‘Mikrofon mücahidi’ 

ADEM YAVUZ ARSLAN | YORUM

Cumhurbaşkanı Tayyip Erdoğan ve kalabalık Türk heyetinin New York programları tam da ‘beklendiği gibi’ geçiyor. Zira daha yola çıkmadan, Erdoğan’ın çok kalabalık bir heyetle geleceğini, lüks harcamalar olacağını,  Türken, TASC ve SETA gibi kendi kurumlarında Türk’ün Türk’e propagandası yapacağını, BM Genel Kurulu’nda Gazze merkezli bir konuşma gerçekleştirip Türkiye ve İslam dünyasının sokaklarına oynayacağını’ anlatmıştım.

Aynen öyle de oldu.

Birleşmiş Milletler 79. Genel Kurulu için ABD’ye gelen Erdoğan, Genel Kurul’da ağırlıklı olarak Gazze merkezli bir konuşma yaptı. Konuşmasının yaklaşık 20 dakikalık bölümünü Gazze’ye ayırdı. İsrail Başbakanı Netanyahu’ya ‘Hitler’ benzetmesi yaptı ve dünyayı Filistin’de yaşanan katliama sessiz kalmakla suçladı.

Erdoğan’ın konuşması tüm Türk televizyonlarından canlı yayınlandı, internette yoğun bir PR çalışması yapıldı. Haklarını teslim etmek lazım, bu konuda ciddi mesafe aldılar. Haber kaynağı olarak sadece ‘havuz medyasını’ ve Aktrolleri izleyen kitle Erdoğan’ın dünyaya ayar verdiğini, Gazze konusunu gündeme getiren tek siyasetçi olduğunu, dünya liderlerinin kendisini tebrik sırasına girdiğini düşünebilir.

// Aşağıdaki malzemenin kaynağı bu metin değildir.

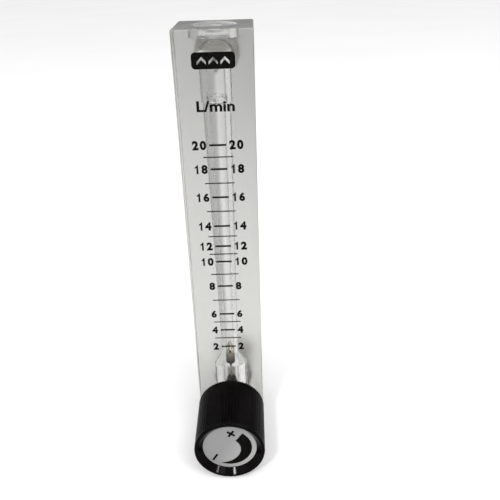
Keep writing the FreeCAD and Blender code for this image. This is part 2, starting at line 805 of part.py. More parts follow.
def panel_nut(label, height):
    body = new_body(label)
    sketch = new_sketch(body, label + "_hex_sketch", "XY_Plane")
    hexagon(sketch, "nut_corner")
    extrude(body, label + "_hex", sketch, "nut_thickness")
    revolve(body, label + "_bevel", [
        ("nut_bevel_radius", "nut_thickness"),
        ("nut_outside", "nut_bevel_height"),
        ("nut_outside", "nut_thickness"),
    ], removes=True)
    sketch = new_sketch(body, label + "_bore_sketch", "XY_Plane")
    circle(sketch, "nut_bore_radius")
    extrude(body, label + "_bore", sketch, "nut_thickness", removes=True, flip=True)
    put(body, forward=link("nut_y"), up=link(height), turn=TO_BACK)


for side, height in (("outlet", "outlet_height"), ("inlet", "valve_height")):
    hose_fitting(side + "_fitting", height)
    ring = flat_ring(side + "_seal", "port_seal_inner", "port_seal_outer", "seal_recess_depth")
    put(ring, forward=link("seal_recess_inset"), up=link(height), turn=TO_BACK)
    ring = flat_ring(side + "_washer", "washer_inner_radius", "washer_outer_radius",
                     "washer_thickness")
    put(ring, forward=link("fitting_washer_y"), up=link(height), turn=TO_BACK)
    panel_nut(side + "_nut", height)

doc.recompute()

# Every object must have built, and every piece must be one valid solid
for item in doc.Objects:
    if "Invalid" in item.State or "Error" in item.State:
        raise ValueError(item.Name + " has not built")
pieces = [item for item in doc.Objects if item.TypeId == "PartDesign::Body"]
for piece in pieces:
    if piece.Shape.isNull() or not piece.Shape.isValid():
        raise ValueError(piece.Label + " has no valid shape")
    if len(piece.Shape.Solids) != 1:
        raise ValueError(piece.Label + " is not one solid")

os.makedirs("parts", exist_ok=True)
for piece in pieces:
    piece.Shape.exportStep("parts/" + piece.Label + ".step")
    print(piece.Label, round(piece.Shape.Volume, 3))
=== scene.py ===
import math
import bmesh
import bpy
from mathutils import Matrix, Vector


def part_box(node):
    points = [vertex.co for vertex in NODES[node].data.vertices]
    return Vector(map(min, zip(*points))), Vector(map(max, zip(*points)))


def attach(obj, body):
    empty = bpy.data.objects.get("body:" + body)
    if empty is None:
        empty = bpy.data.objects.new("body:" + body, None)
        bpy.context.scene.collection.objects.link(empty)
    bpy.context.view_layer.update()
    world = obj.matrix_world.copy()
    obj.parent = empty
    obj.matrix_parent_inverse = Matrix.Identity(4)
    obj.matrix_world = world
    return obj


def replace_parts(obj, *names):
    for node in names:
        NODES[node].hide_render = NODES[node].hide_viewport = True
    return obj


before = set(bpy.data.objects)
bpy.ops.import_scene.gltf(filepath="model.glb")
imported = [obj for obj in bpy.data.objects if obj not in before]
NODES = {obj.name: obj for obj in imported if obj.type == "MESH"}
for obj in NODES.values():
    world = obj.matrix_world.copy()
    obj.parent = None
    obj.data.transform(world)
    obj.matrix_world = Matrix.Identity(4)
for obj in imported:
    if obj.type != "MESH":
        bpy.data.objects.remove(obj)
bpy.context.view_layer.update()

# Oxygen flowmeter, dressed for the render. Lengths are in metres, in the part's frame:
# origin at the centre of the block's bottom face, +Z up, front towards -Y.

MM = 0.001

# Places read from the fixed frame
BLOCK_LOW, BLOCK_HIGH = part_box("body_block")
KNOB_LOW, KNOB_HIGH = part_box("knob")
FRONT = BLOCK_LOW.y
TOP = BLOCK_HIGH.z
AXIS_HEIGHT = (KNOB_LOW.z + KNOB_HIGH.z) / 2
DISC_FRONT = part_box("knob_face_disc")[0].y

# Camera, fitted to the photograph, with the image taken as 500 by 500 pixels. Its place
# is measured from the middle of the block's top front edge, and its angles are radians.
IMAGE_SIDE = 500
FOCAL_PIXELS = 598.5
SENSOR = 36.0
CLIP_START = 0.01
CAMERA_FROM_TOP_FRONT = Vector((12.124, -187.064, 21.157)) * MM
CAMERA_TILT = 0.4680
CAMERA_PAN = 0.0151
CAMERA_ROLL = -0.0323

# Print on the block's front face. A tick is a width and a height, and its drop from the
# top, in millimetres, was read off the photograph.
INK = 0.03 * MM
PRINT_GAP = 0.02 * MM
TICK_DROPS = {
    20: 35.3, 19: 39.3, 18: 43.4, 17: 48.3, 16: 53.3, 15: 58.4, 14: 63.9, 13: 67.8, 12: 71.6,
    11: 74.7, 10: 77.7, 9: 82.8, 8: 87.7, 7: 93.6, 6: 99.6, 5: 103.1, 4: 106.7, 3: 110.3,
    2: 114.2,
}
BOLD_TICK = (5.5 * MM, 0.65 * MM)
THIN_TICK = (9.8 * MM, 0.38 * MM)
DIGIT_HEIGHT = 3.1 * MM
DIGIT_STRETCH = 0.98
DIGIT_WEIGHT = 0.055
DIGIT_GAP = 0.75 * MM
DIGIT_CELL = 2.5 * MM
UNIT_DROP = 22.8 * MM
UNIT_HEIGHT = 3.5 * MM
UNIT_WIDTH = 12.0 * MM
UNIT_WEIGHT = 0.03
CURVE_STEPS = 6
GLYPH_HALF = 0.01

# The figure 1 with its flag, one unit high, and how far it stands left in its cell
FIGURE_ONE = [
    (0.36, 0.0), (0.36, 1.0), (0.25, 1.0), (0.19, 0.90), (0.10, 0.82), (0.0, 0.77),
    (0.0, 0.59), (0.09, 0.63), (0.165, 0.69), (0.165, 0.0),
]
ONE_SHIFT = -0.12 * MM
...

Fakat gerçekler pek öyle değil!

Erdoğan’ın ilkesizliği

Hatta ortada çok büyük bir tezat da var.  Şurası net; içeride sıkışan, özellikle de İsrail’le ticaret sebebiyle kendi mahallesinde bile sorgulanan Erdoğan, BM zirvesi vesilesiyle itibar düzeltme operasyonu yaptı.

Gelelim realitelere…

Öncelikle şunu ifade edelim; BM kürsüsünde Gazze krizini gündeme getiren tek lider Erdoğan değildi. Konuşmalardan takip edebildiğim kadarıyla Katar Emiri Thani de, Güney Afrika Cumhurbaşkanı Ramaphosa’da Gazze gündemli konuştu.

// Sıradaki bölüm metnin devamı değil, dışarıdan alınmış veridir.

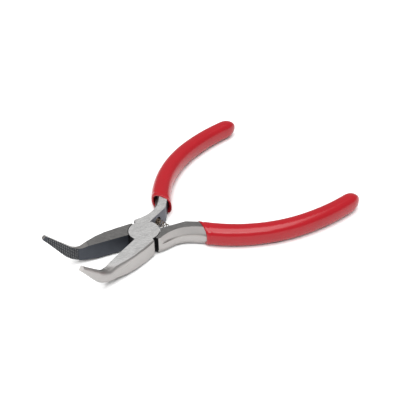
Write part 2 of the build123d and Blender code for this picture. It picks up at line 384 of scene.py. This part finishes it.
def steel(name, hand):
    """Forged steel: satin sides, a brushed ground head painted darker on the lower lever as shade,
    oxide-black gripping faces, and painted shade on the tang's inner faces and in the lap.
    """
    m = Nodes(name)
    turn = -SWING[hand]
    flat, grip, inner, lap = steel_regions(m, turn, hand)
    brushed = m.place(turn, BRUSH_STRETCH, (0, 0, BRUSH_ANGLE))
    streaks = m.noise(brushed, scale=1.3, detail=7.0, rough=0.78)
    grain = m.noise(m.place(turn), scale=3.2, detail=8.0, rough=0.75)
    patches = m.noise(m.place(turn), scale=0.35, detail=3.0)
    pits = m.noise(m.place(turn), scale=1.3, detail=3.0, rough=0.5)

    side = m.mix(m.scale(patches, 0.0, PATCH_SHARE), SATIN, SATIN_PATCH)
    side = m.mix(m.scale(grain, 0.0, SPECK_SHARE), side, SATIN_SPECK)
    # the lower lever's ground face starts from its painted-shade grey
    dark, light, pit = (tint(GROUND_WITH_SHADE[hand], factor) for factor in (STREAK_DARK, STREAK_LIGHT, PIT_DARK))
    face = m.mix(m.step(streaks, *STREAK_EDGES), dark, light)
    face = m.mix(m.times(m.step(pits, *PIT_EDGES), PIT_SHARE), face, pit)
    colour = m.mix(flat, side, face)
    # painted shade on the tang's inner faces
    colour = m.mix(inner, colour, m.mix(m.scale(grain, 0.0, TANG_SHADE_WORN_SHARE), TANG_SHADE, TANG_SHADE_WORN))
    colour = m.mix(grip, colour, m.mix(m.scale(patches, 0.0, OXIDE_WORN_SHARE), OXIDE, OXIDE_WORN))
    # painted shade in the lap and the shoulders' crevices
    colour = m.mix(lap, colour, LAP_SHADE)

    black = m.either(m.either(grip, inner), lap)
    metallic = m.math("SUBTRACT", m.scale(black, 1.0, BLACK_METALLIC), m.times(flat, GROUND_DULLING))
    rough = m.scale(m.times(streaks, flat), *STEEL_ROUGHNESS)
    rough = m.plus(rough, m.scale(grain, *GRAIN_ROUGHNESS))
    rough = m.plus(rough, m.times(black, BLACK_ROUGHNESS))
    m.surface(base_color=colour, metallic=metallic, roughness=rough)
    m.bump(m.plus(m.times(streaks, flat), m.times(grain, GRAIN_HEIGHT)), strength=0.35, distance=0.03)
    return m.material


def tooth_steel(name, dark, light, metallic):
    """Steel of the teeth, used once for the grooves and once for the crests."""
    m = Nodes(name)
    grain = m.noise(m.place(), scale=2.4, detail=6.0, rough=0.7)
    m.surface(base_color=m.mix(grain, dark, light), metallic=metallic)
    m.surface(roughness=m.scale(grain, *TOOTH_ROUGHNESS))
    m.bump(grain, strength=0.2, distance=0.02)
    return m.material


def vinyl():
    """Glossy dipped vinyl with a faint orange-peel skin."""
    m = Nodes("red_dipped_vinyl")
    cloud = m.noise(m.place(), scale=0.12, detail=3.0)
    peel = m.noise(m.place(), scale=0.9, detail=3.0, rough=0.5)
    fine = m.noise(m.place(), scale=5.0, detail=4.0)
    colour = m.mix(cloud, VINYL_DARK, VINYL_LIGHT)
    colour = m.mix(m.times(m.step(fine, *VINYL_SPECK_EDGES), VINYL_SPECK_SHARE), colour, VINYL_SPECK)
    m.surface(base_color=colour, roughness=m.scale(fine, *VINYL_ROUGHNESS), specular_ior_level=0.40)
    m.bump(m.plus(peel, m.times(fine, VINYL_FINE_HEIGHT)), strength=0.07, distance=0.06)
    return m.material


def wire():
    """Dark spring wire with worn, brownish streaks."""
    m = Nodes("spring_wire")
    grain = m.noise(m.place(), scale=6.0, detail=4.0)
    colour = m.mix(grain, WIRE_DARK, WIRE_LIGHT)
    m.surface(base_color=colour, metallic=1.0, roughness=m.scale(grain, *WIRE_ROUGHNESS))
    m.bump(grain, strength=0.15, distance=0.01)
    return m.material


def pale_floor():
    m = Nodes("pale_floor")
    cloud = m.noise(m.place(), scale=0.01, detail=2.0)
    m.surface(base_color=m.mix(cloud, FLOOR_DARK, FLOOR_LIGHT), roughness=0.9, specular_ior_level=0.1)
    return m.material


# ---------------------------------------------------------------- teeth

def jaw_axis(distance):
    """Point of a jaw's centre line in the side view, and its turn upwards."""
    bend_length = BEND_RADIUS * BEND_ANGLE
    turn = min(max(distance - BEND_START, 0), bend_length) / BEND_RADIUS
    beyond = max(distance - BEND_START - bend_length, 0)
    x = -min(distance, BEND_START) - BEND_RADIUS * sin(turn) - beyond * cos(turn)
    z = HALF_LAP + BEND_RADIUS * (1 - cos(turn)) + beyond * sin(turn)
    return x, z, turn


def jaw_point(distance, share):
    """Side-view point between the lower edge (share 0) and the upper edge (share 1) of a jaw."""
    for near, far in zip(JAW_DEPTHS, JAW_DEPTHS[1:]):
        if distance <= far[0]:
            break
    part = (distance - near[0]) / (far[0] - near[0])
    above = near[1] + (far[1] - near[1]) * part
    below = near[2] + (far[2] - near[2]) * part
    x, z, turn = jaw_axis(distance)
    height = -below + (above + below) * share
    return x + height * sin(turn), z + height * cos(turn)


def teeth_start(share):
    """Distance at which the line of this share crosses the plane where the teeth begin."""
    return crossing(lambda distance: jaw_point(distance, share)[0] - TEETH_START_X, *TEETH_START_RANGE)


def tooth_height(x, z):
    """0 in the grooves and 1 on the crests of two crossing rows of V grooves."""
    crests = []
    for side in (-1, 1):
        slope = BEND_ANGLE + side * TEETH_ANGLE
        across = (x * sin(slope) + z * cos(slope)) / TEETH_PITCH
        crests.append(1 - abs(2 * (across % 1.0) - 1))
    return min(1.0, TEETH_FLATNESS * min(crests))


def teeth(hand, groove_steel, crest_steel):
    """The toothed skin that fills the seat in a gripping face."""
    end = JAW_LENGTH - TEETH_TO_TIP
    field_start, field_height = TEETH_FIELD
    rows = ceil(field_height / TEETH_GRID)
    columns = ceil((end - field_start) / TEETH_GRID)
    seat = FACE_GAP + TEETH_SEAT
    points, faces, on_crest = [], [], []
    for j in range(rows + 1):
        share = TEETH_EDGE + (1 - 2 * TEETH_EDGE) * j / rows
        start = teeth_start(share)
        for i in range(columns + 1):
            x, z = jaw_point(start + (end - start) * i / columns, share)
            rim = i in (0, columns) or j in (0, rows)
            depth = seat + TEETH_RIM_SINK if rim else seat - TEETH_DEPTH * tooth_height(x, z)
            on_crest.append(seat - depth > CREST_SHARE * TEETH_DEPTH)
            points.append(swung((x, hand * depth, z), hand))
    width = columns + 1
    for j in range(rows):
        for i in range(columns):
            a = j * width + i
            quad = (a, a + 1, a + 1 + width, a + width)
            faces.append(quad if hand == UPPER else quad[::-1])
    piece = new_piece(BODY[hand] + "_jaw_teeth", points, faces, BODY[hand], groove_steel, smooth=False)
    piece.data.materials.append(crest_steel)
    for polygon in piece.data.polygons:
        corners = sum(on_crest[i] for i in polygon.vertices)
        polygon.material_index = 1 if corners >= 3 else 0
    return piece


# ---------------------------------------------------------------- spring

def spring_along(turn):
    """Place along the spring's axis after this many turns: closed at both ends and open between them."""
    last = SPRING_TURNS + 2 * SPRING_END_TURNS
    if turn < SPRING_END_TURNS:
        return -SPRING_HALF_SPAN + SPRING_END_PITCH * turn
    if turn > last - SPRING_END_TURNS:
        return SPRING_HALF_SPAN - SPRING_END_PITCH * (last - turn)
    open_half_span = SPRING_HALF_SPAN - SPRING_END_PITCH * SPRING_END_TURNS
    return open_half_span * (2 * (turn - SPRING_END_TURNS) / SPRING_TURNS - 1)


def spring_centre(turn):
    """Point of the wire's centre line, on an axis that is bowed because the tangs splay about the pivot."""
    along = spring_along(turn)
    x = SPRING_X - along ** 2 / (2 * SPRING_BOW)
    lean = -along / SPRING_BOW
    out, up = SPRING_RADIUS * cos(2 * pi * turn), SPRING_RADIUS * sin(2 * pi * turn)
    return Vector((x + out * cos(lean), along - out * sin(lean), HALF_LAP + up))


def spring(material):
    """Coil spring between the tangs, on a bowed axis, attached to neither body."""
    count = int((SPRING_TURNS + 2 * SPRING_END_TURNS) * SPRING_STEPS)
    line = [spring_centre(k / SPRING_STEPS) for k in range(count + 1)]
    points = []
    for k, centre in enumerate(line):
        ahead = (line[min(k + 1, count)] - line[max(k - 1, 0)]).normalized()
        side = ahead.cross(Vector((0, 1, 0))).normalized()
        up = side.cross(ahead)
        for i in range(SPRING_SIDES):
            angle = 2 * pi * i / SPRING_SIDES
            points.append((centre + (side * cos(angle) + up * sin(angle)) * SPRING_WIRE) * MM)
    faces = tube_faces(len(line), SPRING_SIDES)
    faces.append(tuple(range(SPRING_SIDES))[::-1])
    faces.append(tuple(count * SPRING_SIDES + i for i in range(SPRING_SIDES)))
    piece = new_piece("coil_spring", points, faces, None, material)
    outward(piece)
    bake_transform(piece)
    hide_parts("return_spring")
    return piece


# ---------------------------------------------------------------- sleeves

def handle_axis(distance):
    """Point of the handle's centre line on the closed pliers, on the +Y side, and its direction."""
    near_turn = min(distance, NEAR_LENGTH) / NEAR_BEND
    far_turn = max(distance - NEAR_LENGTH, 0) / FAR_BEND
    middle = HANDLE_ANGLE - near_turn
    end = middle - far_turn
    x = HANDLE_ROOT[0] + NEAR_BEND * (sin(HANDLE_ANGLE) - sin(middle)) + FAR_BEND * (sin(middle) - sin(end))
    y = HANDLE_ROOT[1] + NEAR_BEND * (cos(middle) - cos(HANDLE_ANGLE)) + FAR_BEND * (cos(end) - cos(middle))
    return x, y, end


def oval(angle, half_width, half_height):
    """Point of a sleeve's squarish oval outline."""
    c, s = cos(angle), sin(angle)
    across = half_width * abs(c) ** (2 / SLEEVE_POWER) * (1 if c >= 0 else -1)
    up = half_height * abs(s) ** (2 / SLEEVE_POWER) * (1 if s >= 0 else -1)
    return across, up


def sleeve_point(distance, across, up):
    x, y, direction = handle_axis(distance)
    return x - across * sin(direction), y + across * cos(direction), HALF_LAP + up


def mouth_distance(across):
    """Distance along the handle at which a line this far across it reaches the mouth's plane."""
    return crossing(lambda distance: MOUTH_X - sleeve_point(distance, across, 0)[0], *MOUTH_RANGE)


def sleeve_rings():
    """Rings from inside the mouth to the domed end: each one's stretch, its place there, and its inset."""
    rings = [("mouth", past, inset) for past, inset in MOUTH_RINGS]
    rings += [("body", (k + 1) / SLEEVE_STEPS, 0.0) for k in range(SLEEVE_STEPS)]
    rings += [("dome", (k + 1) / DOME_STEPS, 0.0) for k in range(DOME_STEPS - 1)]
    return rings


def ring_point(stretch, place, inset, angle):
    """Point of a sleeve's ring at this angle about the handle."""
    dome_start = HANDLE_LENGTH - DOME_LENGTH
    share = {"mouth": place / HANDLE_LENGTH, "body": place, "dome": 1.0}[stretch]
    shrink = cos(place * pi / 2) if stretch == "dome" else 1.0
    width = SLEEVE_WIDTHS[0] + (SLEEVE_WIDTHS[1] - SLEEVE_WIDTHS[0]) * share - inset
    height = SLEEVE_HEIGHTS[0] + (SLEEVE_HEIGHTS[1] - SLEEVE_HEIGHTS[0]) * share - inset
    across, up = oval(angle, width * shrink, height * shrink)
    if stretch == "dome":
        return sleeve_point(dome_start + DOME_LENGTH * sin(place * pi / 2), across, up)
    start = mouth_distance(across)
    if stretch == "mouth":
        return sleeve_point(start + place, across, up)
    body_start = start + MOUTH_RINGS[-1][0]
    return sleeve_point(body_start + (dome_start - body_start) * place, across, up)


def sleeve(hand, material):
    """Dipped vinyl sleeve: rolled thin lip, a faint bead behind it, and a domed end."""
    rings = sleeve_rings()
    side_points = [
        ring_point(*ring, 2 * pi * i / SLEEVE_SIDES)
        for ring in rings for i in range(SLEEVE_SIDES)
    ]
    end_point = sleeve_point(HANDLE_LENGTH, 0, 0)
    points = [swung((x, -hand * y, z), hand) for x, y, z in side_points + [end_point]]
    faces = tube_faces(len(rings), SLEEVE_SIDES)
    last = (len(rings) - 1) * SLEEVE_SIDES
    faces += [(last + i, last + (i + 1) % SLEEVE_SIDES, len(side_points)) for i in range(SLEEVE_SIDES)]
    piece = new_piece(BODY[hand] + "_sleeve", points, faces, BODY[hand], material)
    outward(piece)
    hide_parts(BODY[hand] + "_grip")
    return piece


# ---------------------------------------------------------------- the object

upper_steel = steel("ground_steel_upper", UPPER)
lower_steel = steel("ground_steel_lower", LOWER)
steel_nodes = {"upper_lever": upper_steel, "pivot_rivet": upper_steel, "lower_lever": lower_steel}
for node, material in steel_nodes.items():
    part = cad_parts[node]
    for slot in part.material_slots:
        slot.material = material
    if not part.material_slots:
        part.data.materials.append(material)

grooves = tooth_steel("oxide_grooves", GROOVE_DARK, GROOVE_LIGHT, metallic=0.5)
crests = tooth_steel("rubbed_crests", CREST_DARK, CREST_LIGHT, metallic=0.8)
red = vinyl()
for hand in (UPPER, LOWER):
    teeth(hand, grooves, crests)
    sleeve(hand, red)
spring(wire())

# ---------------------------------------------------------------- floor, light and camera

bpy.ops.mesh.primitive_plane_add(size=FLOOR_SIZE, location=(0, 0, CAD_BOX[0][2] - FLOOR_DROP))
floor = bpy.context.object
floor.name = "floor"
floor.data.materials.append(pale_floor())

scene = bpy.context.scene
scene.world = bpy.data.worlds.new("studio")
scene.world.use_nodes = True
background = scene.world.node_tree.nodes["Background"]
background.inputs["Color"].default_value = (1.0, 1.0, 1.0, 1)
background.inputs["Strength"].default_value = WORLD_STRENGTH
scene.view_settings.view_transform = "Standard"


def softbox(name, place, target, size, watts):
    light = bpy.data.lights.new(name, "AREA")
    light.shape = "RECTANGLE"
    light.size, light.size_y = size
    light.energy = watts
    lamp = bpy.data.objects.new(name, light)
    scene.collection.objects.link(lamp)
    lamp.location = place
    lamp.rotation_euler = (Vector(target) - Vector(place)).to_track_quat("-Z", "Y").to_euler()


softbox("overhead", place=(-0.05, -0.12, 1.0), target=(0.02, 0, 0), size=(1.15, 1.15), watts=15.5)
softbox("strip", place=(-0.28, -0.40, 0.58), target=(0.02, 0, 0), size=(0.60, 0.10), watts=1.5)
softbox("front", place=(-0.45, 0.20, 0.42), target=(-0.03, 0, 0.01), size=(0.35, 0.35), watts=0.75)

camera_data = bpy.data.cameras.new("camera")
camera_data.lens = LENS
camera_data.sensor_width = SENSOR
camera_data.clip_start = CLIP_START
camera = bpy.data.objects.new("camera", camera_data)
scene.collection.objects.link(camera)
camera.location = CAMERA_PLACE
turns = ((AZIMUTH, "Z"), (pi / 2 - ELEVATION, "X"), (ROLL, "Z"))
around, upwards, level = (Matrix.Rotation(angle, 3, axis) for angle, axis in turns)
camera.rotation_euler = (around @ upwards @ level).to_euler()
scene.camera = camera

Fakat burada asıl üzerinde durulması gereken nokta şu; Erdoğan’ın politikasızlığı ya da Machiavelli’yi bile kıskandıracak ilkesizlikleri. Zira tam bir yıl önce Erdoğan yine BM toplantısı için New York’ta iken bugün Hitler’e benzettiği İsrail Başbakanı Netanyahu ile Türkevi’nde gayet ‘samimi’ bir görüşme yapmıştı.

Hatta o gün yanında olan isimlerden  Dışişleri Bakanı Hakan Fidan ile MİT Başkanı İbrahim Kalın’ın Netanyahu’nun önünde aşırı eğilmeleri sosyal medyada hayli tartışılmıştı.

Bu üç isim; Erdoğan, Fidan ve Kalın, Türk dış politikasının mimarları. Dolayısıyla ortada bir başarı ya da başarısızlık varsa fatura çıkarılacak isimler de onlar.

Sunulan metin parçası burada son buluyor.